Anyway, when I first found out about Patrick Troughton, and his having been the 2nd Doctor, it immediately struck me that his character of Milantheus (a good-guy wizard for a change) may have been similar to the 2nd Doctor. Turns out, I was right... except, watching ...EYE OF THE TIGER again reveals that Milantheus is rather a bit of an IDIOT... and the 2nd Doctor never was. It's the script's fault, but Milantheus makes one of the most collosal blunders imaginable, halfway thru the film, when he captures his opposite number, who's been shrunk to doll-size. At that point, she knows next to NOTHING about the heroes's plans. But "thanks" to his totally incompetent style of "interrogation", SHE learns everything and he learns nothing. And then, because he can't help tinkering with her size-changing formula, he witlessly creates a giant bee, which proceeds to attack HIM, allowing HER to escape.

The Ice Warriors are one old series "monster" that I wouldn't mind seeing brought back.  At least they have one story intact.

3 !!!

You're right - I should have said "one Troughton story".

Got this on disc last night, but got home late, so I only watched one episode...

 

ONE:

1)The second story in a row set in an extremely cold place - they must've wanted to amortize Troughton's fur coat.

 

2)"Asia - some improvement claimed."  "They would."

 

3)A nice bit of comedy business with the TARDIS landing on it side. ""What is it? "You're on my hand!"

 

4)"You ought to get an expert in, you know."  Doctor Smartarse.

 

5)"The vibro-chair".  Sounds like either a marital aid or something that Python's Spanish Inquisition would use to extract a confession.

 

6)"Proper Ice Warrior isn't he, sir?"  Sounds it's established that "Ice Warrior" is just a name that Joe Dayplayer here came up with for them.

 

7)"It's good to know things, even when they're dead."  That's an interesting philosophy.

 

8)Hey, the little weird guy is Angus Lennie!

 

9)"We are sanctifiers."  OK.

 

10)Cliffhanger: The Ice Warrior begins to move!

 

Interesting. Bit of a slow start.

It has been over a year since I listened to the audio only version of this story, but the DVD was released yesterday (with episodes two and three animated as I had hoped) and let me tell ya: there was nothing that could have prepared me for those “far out” 1960s-style sets and costumes. Groovy, man! The female singer would not have been out of place in an episode of Star Trek, and hey… isn’t that one guy Mike Nesmith? :)
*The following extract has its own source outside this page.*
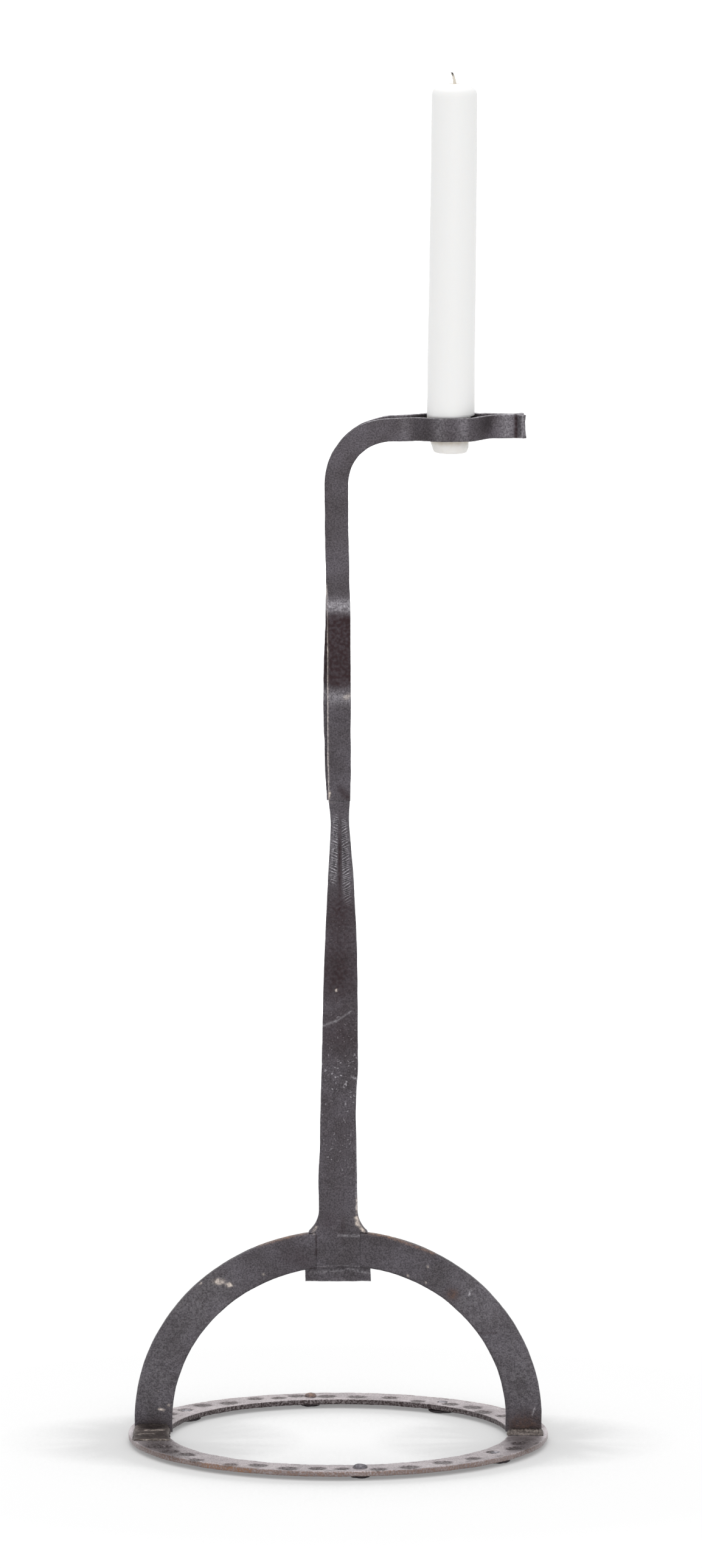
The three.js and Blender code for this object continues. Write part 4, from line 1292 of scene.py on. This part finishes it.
# %% [markdown]
# ## From a line to a strip
#
# Each ring of the loft needs three directions: ahead along the strip, across its width, and through
# its thickness. Across is known, as both strips lie in the plane of the bend, and the third follows
# from the other two by a cross product. The very end is dished, as a cross peen leaves it.

# %% Strips as lofts, with a hollow end
STRIP_STEP = 0.6
TIP_HOLLOW = 0.8
TIP_LENGTH = 5.0


def spring_strip(name, side, tip_x, eye, lifts, strays, seed):
    """One strip with its own side, end, eye, lifts and strays."""
    start_x = float(strip_line(np.array(ARM_START))[0])
    end = ARM_START + (tip_x - start_x) / math.cos(ARM_HEADING)
    along = np.linspace(0, end, round(end / STRIP_STEP))
    x, z, heading = strip_line(along)
    y = side * (strip_opening(along, eye) + STRIP_THICK / 2)
    lift = blended(x, [(0, 0), *lifts]) * (along > STRIP_RISE / 2)
    centres = np.stack([x + blended(along, strays, 6), y, z + lift], 1)
    ahead = np.gradient(centres, axis=0)
    ahead /= np.linalg.norm(ahead, axis=1)[:, None]
    across = np.stack([np.sin(heading), 0 * heading, -np.cos(heading)], 1)
    through = np.cross(ahead, across)
    through /= np.linalg.norm(through, axis=1)[:, None]
    rings = []
    for i, distance in enumerate(along):
        half = float(blended(distance, STRIP_HALF_WIDTHS))
        shape = bar_section(half, STRIP_THICK / 2, 0.6, 20, 4)
        ring = placed(shape, centres[i], across[i], through[i])
        to_end = np.clip(1 - (end - distance) / TIP_LENGTH, 0, 1)
        hollow = TIP_HOLLOW * to_end * (1 - (shape[:, :1] / half) ** 2)
        rings.append(ring - hollow * ahead[i])
    piece = loft(name, rings)
    return forge(piece, blackened_iron, facet_size=9, facet_depth=0.2, pit_size=2.0, pit_depth=0.09,
                 edge_wear=0.25, seed=seed)


front_strip = spring_strip("front_strip", **FRONT_STRIP, seed=15.0)
rear_strip = spring_strip("rear_strip", **REAR_STRIP, seed=17.0)

# %% [markdown]
# ## Marks on the strips
#
# Where a strip is creased, a light band is painted across it, a painted highlight. The hollow above
# the bow's peak stayed in the smoke and is nearly black. On the arm every face that looks up is painted
# lighter, a painted highlight from the light above, which the direction of the mesh's normals picks out.

# %% Marks on the strips: painted highlights on creases and top faces, burnt bow, hammered tip
peak_z, end_z = ROOT_Z + BOW_PEAK, ROOT_Z + BOW_END
ALL_Y = 400
ARM_Z = 511.2
HALF_ARM = 6.5


def band(x, reach, strength):
    """A mark right across the arm at one X."""
    return ((x, 0, ARM_Z - HALF_ARM), (x, 0, ARM_Z + HALF_ARM), (reach, ALL_Y, 3), strength)


for strip in (front_strip, rear_strip):
    # Light bands at the two creases are painted highlights; at the root the edge lightening is taken off.
    marks(strip, "rubbed", [
        ((-7, 0, peak_z), (7, 0, peak_z), (3, ALL_Y, 3.4), 0.4),
        ((-7, 0, end_z), (7, 0, end_z), (3, ALL_Y, 3.2), 0.7),
        ((-7, 0, ROOT_Z), (7, 0, ROOT_Z), (6, ALL_Y, 1.6), -1.5),
        band(33, 3, 0.12), band(50, 2.5, 0.2), band(62, 2.5, 0.2), band(83.8, 3.6, 0.3), band(91.3, 2, 0.4),
    ])
    points = points_of(strip)
    # Faces of the arm that look up are painted lighter: a painted highlight from the light above.
    store(strip, "rubbed", 0.9 * np.clip((upwards(strip) - 0.75) / 0.2, 0, 1) * (points[:, 0] > 12))
    marks(strip, "scale", [
        ((0, 0, ROOT_Z), (0, 0, 520), (30, ALL_Y, 30), 0.1),
        ((30, 0, ARM_Z), (92, 0, ARM_Z), (9, ALL_Y, 20), 0.1),
        ((0, 0, peak_z + 9), (0, 0, end_z - 7.5), (12, ALL_Y, 4), 1.1),
        ((1, 0, 330), (5, 0, 326), (1.5, ALL_Y, 2), 0.6),
        band(44, 2.5, 0.06), band(73.5, 4.5, 0.14), band(88.2, 0.9, 1.0),
    ])
    marks(strip, "flaky", [((91.5, 0, ARM_Z - 4), (91.5, 0, ARM_Z + 4), (2.5, ALL_Y, 4), 1.0)])
for mark, strength in (("rubbed", 1.0), ("flux", 0.55)):
    marks(front_strip, mark, [
        ((-4.8, 0, 327), (-5.3, 0, 347), (0.4, ALL_Y, 1), strength),
        ((-5.3, 0, 347), (-5.45, 0, 400), (0.4, ALL_Y, 1), strength),
        ((-5.45, 0, 400), (-5.9, 0, 432), (0.4, ALL_Y, 1), 0.8 * strength),
    ])
marks(front_strip, "flux", [((4, -3, peak_z), (5, -3, peak_z + 1), (1.2, 9, 1), 0.5),
                            ((-5.2, -3, 324.3), (-4.4, -3, 328), (0.6, 3, 0.8), 0.9)])
finish_piece(front_strip, "front_arm", "forged_iron", "front_spring_arm")
finish_piece(rear_strip, "rear_arm", "forged_iron", "rear_spring_arm")

# %% [markdown]
# ## Candle and wick
#
# A plain pillar candle, cast in a slightly tapered mould. Its butt is pared down so that the
# tweezers can close on it, and its top is chamfered up to the wick. It leans a little in the clasp.
# The body is turned from its profile, pared with a formula, and then leant over as a whole.

# %% Candle and wick in their own frame, leant into the clasp
CLASP = np.array([55.8, 0.0, 510.5])
LEAN = math.radians(0.65)
LEDGE = 6.6
LEDGE_SLOPE = 0.0323
WAX_PROFILE = [(0, -12), (7.4, -12), (8.3, -11.6), (8.8, -10.4), (10.3, -6), (11.8, 3), (11.9, 6),
               (11.93, LEDGE), (11.9, 12), (11.4, 165), (11.3, 166.6), (10.85, 168.2), (9.8, 169.4),
               (7.1, 171.3), (2.2, 171.7), (1.0, 171.3), (0, 171.2)]
PARED_R = 9.85


def leant(points):
    """Points from the candle's own frame to the row's, leant about Y and set in the clasp."""
    x, y, z = np.asarray(points, float).T
    turned_x = x * math.cos(LEAN) + z * math.sin(LEAN)
    turned_z = z * math.cos(LEAN) - x * math.sin(LEAN)
    return np.stack([turned_x, y, turned_z], 1) + CLASP


def lean_over(piece):
    """Leans a piece made in the candle's frame."""
    move_points(piece, leant(points_of(piece)))


candle = turned("pillar_candle", WAX_PROFILE, step=1.2)
body = points_of(candle)
around = np.arctan2(body[:, 1], body[:, 0])
dip = 0.05 * (1 + np.sin(3 * around + body[:, 2] / 23)) + 0.04 * (1 + np.sin(5 * around - body[:, 2] / 9))
span = np.hypot(body[:, 0], body[:, 1])
body[:, :2] *= (1 - dip / np.maximum(span, 4))[:, None]
# Below the ledge the butt is pared to the strips, all round but for its left side.
to_left = np.clip(-np.cos(around), 0, 1) ** 3
limit = np.interp(body[:, 2], [-6, 0], [9.2, PARED_R]) + (12 - PARED_R) * to_left
pared = body[:, 2] < LEDGE - 0.1
body[:, :2] *= np.where(pared, np.minimum(1, limit / np.maximum(span, 1)), 1)[:, None]
near_ledge = np.clip((20 - body[:, 2]) / 12, 0, 1) * np.clip((body[:, 2] + 4) / 8, 0, 1)
body[:, 2] += LEDGE_SLOPE * body[:, 0] * near_ledge
move_points(candle, body)
butt = np.clip((LEDGE - body[:, 2]) / 0.6, 0, 1)
gripped = np.exp(-((body[:, 2] + 6.3) / 0.9) ** 2)
store(candle, "stain", butt * 0.16 + gripped * 0.45)
store(candle, "stain", 0.4 * np.exp(-((body[:, 2] - 171.4) / 0.5) ** 2) * (span < 2.5))
candle.data.materials.append(wax)
lean_over(candle)
finish_piece(candle, "candle_body", "candle_wax", "candle")

# %% [markdown]
# ## The wick
#
# Three strands twisted together, made as one loft: its section has three lobes and turns by a full
# turn every few millimetres of height. The free end leans over, thins out and is burnt black.

# %% Twisted wick
WICK_LOW, WICK_BEND_FROM, WICK_TIP = 166.0, 171.0, 177.2
WICK_R = 0.8
WICK_BEND = 1.6
TWIST_PITCH = 5.0
STRANDS = 3
rings = []
for level in np.arange(WICK_LOW, WICK_TIP + 0.01, 0.12):
    above = max(level - WICK_BEND_FROM, 0) / (WICK_TIP - WICK_BEND_FROM)
    turns = np.linspace(0, 2 * math.pi, 36, endpoint=False)
    lobes = np.abs(np.cos(STRANDS / 2 * (turns - 2 * math.pi * level / TWIST_PITCH))) ** 0.7
    reach = WICK_R * (0.74 + 0.26 * lobes) * (1 - 0.35 * above ** 2)
    centre_x = -WICK_BEND * above ** 2
    rings.append(np.stack([centre_x + reach * np.cos(turns), reach * np.sin(turns), 0 * turns + level], 1))
wick = loft("twisted_wick", rings)
strand = points_of(wick)[:, 2]
store(wick, "burnt", np.clip((strand - WICK_TIP + 2.2) / 1.6, 0, 1))
wick.data.materials.append(cotton)
lean_over(wick)
finish_piece(wick, "candle_body", "wick_cotton", "wick")

# %% [markdown]
# ## Floor, light and camera
#
# The holder stands on a white floor under soft light. The floor is made white by its own faint
# glow in what the camera and the reflections see, and the rest of its brightness is lamplight, so
# the shadow of the holder stays on it. Close to the holder the glow is dimmed where an Ambient
# Occlusion node finds the holder near: a painted contact shadow on top of the real one. Two large
# soft lamps, above and in front, give the light a direction, and a pale world fills in from all round.


# %% White floor that keeps its shadow, with a painted contact shadow near the holder
def seen_directly(tree):
    """1 for rays that show the background as it is: camera, glossy and transmission rays."""
    rays = add(tree, "ShaderNodeLightPath").outputs
    some = add(tree, "ShaderNodeMath", {0: rays["Is Camera Ray"], 1: rays["Is Glossy Ray"]},
               operation="MAXIMUM")
    return add(tree, "ShaderNodeMath", {0: some, 1: rays["Is Transmission Ray"]}, operation="MAXIMUM")


FLOOR_HALF = 30000.0
FLOOR_DROP = 0.02
FLOOR_GLOW = 0.45
PAINTED_SHADOW_REACH = 0.07
PAINTED_SHADOW_GLOW = 0.5
OPEN_FROM = 0.965
floor_corners = [(side * FLOOR_HALF, end * FLOOR_HALF, -FLOOR_DROP)
                 for side, end in ((-1, -1), (1, -1), (1, 1), (-1, 1))]
floor = mesh_piece("floor", floor_corners, [(0, 1, 2, 3)])
paper = bpy.data.materials.new("white paper sweep")
paper.use_nodes = True
tree = paper.node_tree
tree.nodes.clear()
spot_on_floor = add(tree, "ShaderNodeNewGeometry").outputs["Position"]
away = add(tree, "ShaderNodeVectorMath", {0: spot_on_floor}, operation="LENGTH").outputs["Value"]
open_glow = add(tree, "ShaderNodeMapRange",
                {"Value": away, "From Min": 0.25, "From Max": 1.5, "To Min": FLOOR_GLOW, "To Max": 1.0})
# Painted contact shadow: the glow drops where the holder lies within reach of the occlusion rays.
open_share = add(tree, "ShaderNodeAmbientOcclusion", {"Distance": PAINTED_SHADOW_REACH}, samples=32).outputs["AO"]
painted_contact_shadow = add(tree, "ShaderNodeMapRange",
              {"Value": open_share, "From Min": OPEN_FROM, "From Max": 1.0, "To Min": PAINTED_SHADOW_GLOW})
strength = add(tree, "ShaderNodeMath", {0: open_glow, 1: painted_contact_shadow}, operation="MULTIPLY")
glow = add(tree, "ShaderNodeEmission", {"Color": (1, 1, 1, 1), "Strength": strength})
shaded = add(tree, "ShaderNodeBsdfDiffuse", {"Color": (0.5, 0.5, 0.5, 1)})
bright_paper = add(tree, "ShaderNodeAddShader", {0: glow, 1: shaded})
dull_paper = add(tree, "ShaderNodeBsdfDiffuse", {"Color": (0.8, 0.8, 0.8, 1)})
shown = add(tree, "ShaderNodeMixShader", {0: seen_directly(tree), 1: dull_paper, 2: bright_paper})
add(tree, "ShaderNodeOutputMaterial", {"Surface": shown})
floor.data.materials.append(paper)
print("paper nodes:", len(tree.nodes))

# %% White world that fills the shadows
WORLD_FILL = 0.77
world = bpy.data.worlds.new("white studio")
bpy.context.scene.world = world
world.use_nodes = True
tree = world.node_tree
tree.nodes.clear()
strength = add(tree, "ShaderNodeMapRange",
               {"Value": seen_directly(tree), "To Min": WORLD_FILL, "To Max": 1.0})
sky = add(tree, "ShaderNodeBackground", {"Color": (1, 1, 1, 1), "Strength": strength})
add(tree, "ShaderNodeOutputWorld", {"Surface": sky})

# %% [markdown]
# ## Lamps and camera
#
# Both lamps are squares two metres wide or more, which is what makes their light soft: the wider
# the lamp, the more blurred a shadow's edge. The camera stands nearly eight metres off with a long
# lens, as for a catalogue picture, so upright lines stay nearly parallel.


# %% Soft lamps and the camera
def soft_lamp(name, place, size, power):
    """A square lamp in metres, turned towards the middle of the holder."""
    lamp = bpy.data.lights.new(name, "AREA")
    lamp.shape = "SQUARE"
    lamp.size = size
    lamp.energy = power
    held = bpy.data.objects.new(name, lamp)
    held.location = place
    aim = (cad_box[0] + cad_box[1]) / 2 - held.location
    held.rotation_euler = aim.to_track_quat("-Z", "Y").to_euler()
    bpy.context.scene.collection.objects.link(held)


soft_lamp("overhead softbox", (-0.2, 0.8, 3.1), 2.4, 34)
soft_lamp("front softbox", (0.3, -3.4, 1.6), 2.0, 23)

CAMERA_BACK = 7.8
CAMERA_HIGH = 1.497
CAMERA_SIDE = 0.00642
CAMERA_PITCH = math.radians(8.493)
camera_data = bpy.data.cameras.new("camera")
camera_data.lens = 364.1
camera_data.sensor_width = 36
camera_data.clip_start = 0.5
camera_data.clip_end = 200
camera = bpy.data.objects.new("camera", camera_data)
camera.location = (CAMERA_SIDE, -CAMERA_BACK, CAMERA_HIGH)
camera.rotation_euler = (math.pi / 2 - CAMERA_PITCH, 0, 0)
bpy.context.scene.collection.objects.link(camera)
bpy.context.scene.camera = camera
bpy.context.scene.view_settings.view_transform = "Standard"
So far I’ve watched only episode one.



Jeff of Earth-J said:

It has been over a year since I listened to the audio only version of this story, but the DVD was released yesterday (with episodes two and three animated as I had hoped) and let me tell ya: there was nothing that could have prepared me for those “far out” 1960s-style sets and costumes. Groovy, man! The female singer would not have been out of place in an episode of Star Trek, and hey… isn’t that one guy Mike Nesmith? :)

So far I’ve watched only episode one.

 

 

Yeah, T posted a shot from the episode on Facebook. Funny stuff.

TWO:

1)This is the first of the two animated episodes.  The animation's OK, but I found something weird about the way the characters moved  - almos tlike they were puppets. It took a little getting used to.  I found it amuisng that the even animated the odd Hartnellism, rather than take the opportunity to edit it out.

 

2)"Well, he didn't come by Shetland Pony, Jamie."

 

3)"I trust no one, Doctor. Not  anymore.

 

4)Cliffhanger:  Varga has found the other Ice Warriors!

 

Good to get to see  these stories at last, though like many six-parters it feels a bit padded.

THREE:

1)This is the other animated episode.

 

2)I like how Clent isn't a complete hell - he has moments of almost seeming sympathetic.

 

3)"Look up my notes on the Omega Factor." 

 

4)Varga's laugh is goofy - vaguely Muttley-esque.

 

5)Victoria doesn't seem to do much besides whinge in this.

 

6)Cliffhanger: The Ice Warriors prepare to shoot Victoria!

FOUR:

1)Clent came close to admitting he liked the Doctor - he's starting to grow on me as a character.

 

2)Victoria should be more careful, using her sonic scream like that  - she's liable to start an avalanche.

 

3)Angus Lennie seems to die in everything I see him in.

 

4)Cliffhanger:  Varga threatens to explode the Doctor!

FIVE:

1)Interesting. At the end of Part Four, the Doctor said "I never answer questions until I'm addressed properly."  In the rperise at the start of Part Five, he says "I never answer questions until I'm properly introduced."

 

2)"Aye, lead on, Macduff".  It's  "Lay on, Macduff"!

 

3)OK, that's the least-threatening-looking bear ever.

 

4)"We only fight to win."  Does anyone fight to lose?

 

5)God, Victoria's yowling is annoying. 

 

6)Cliffhanger:  The Doctor struggles to keep Zandal from firing!

SIX:

1)"Well, I believe that Varga and his Warriros have a far greater fluid content than human beings."  I wonder how he came to that belief.

 

2)"I await your...punishment.. commander."  He sounds like he's looking forward to it!

 

OVERALL:  A pretty good story, if  a little draggy in parts. Not sure how they expected to conquer the Earth with just five of them.  Of course, it does have the advantage of being one that I haven't seen a hundred times.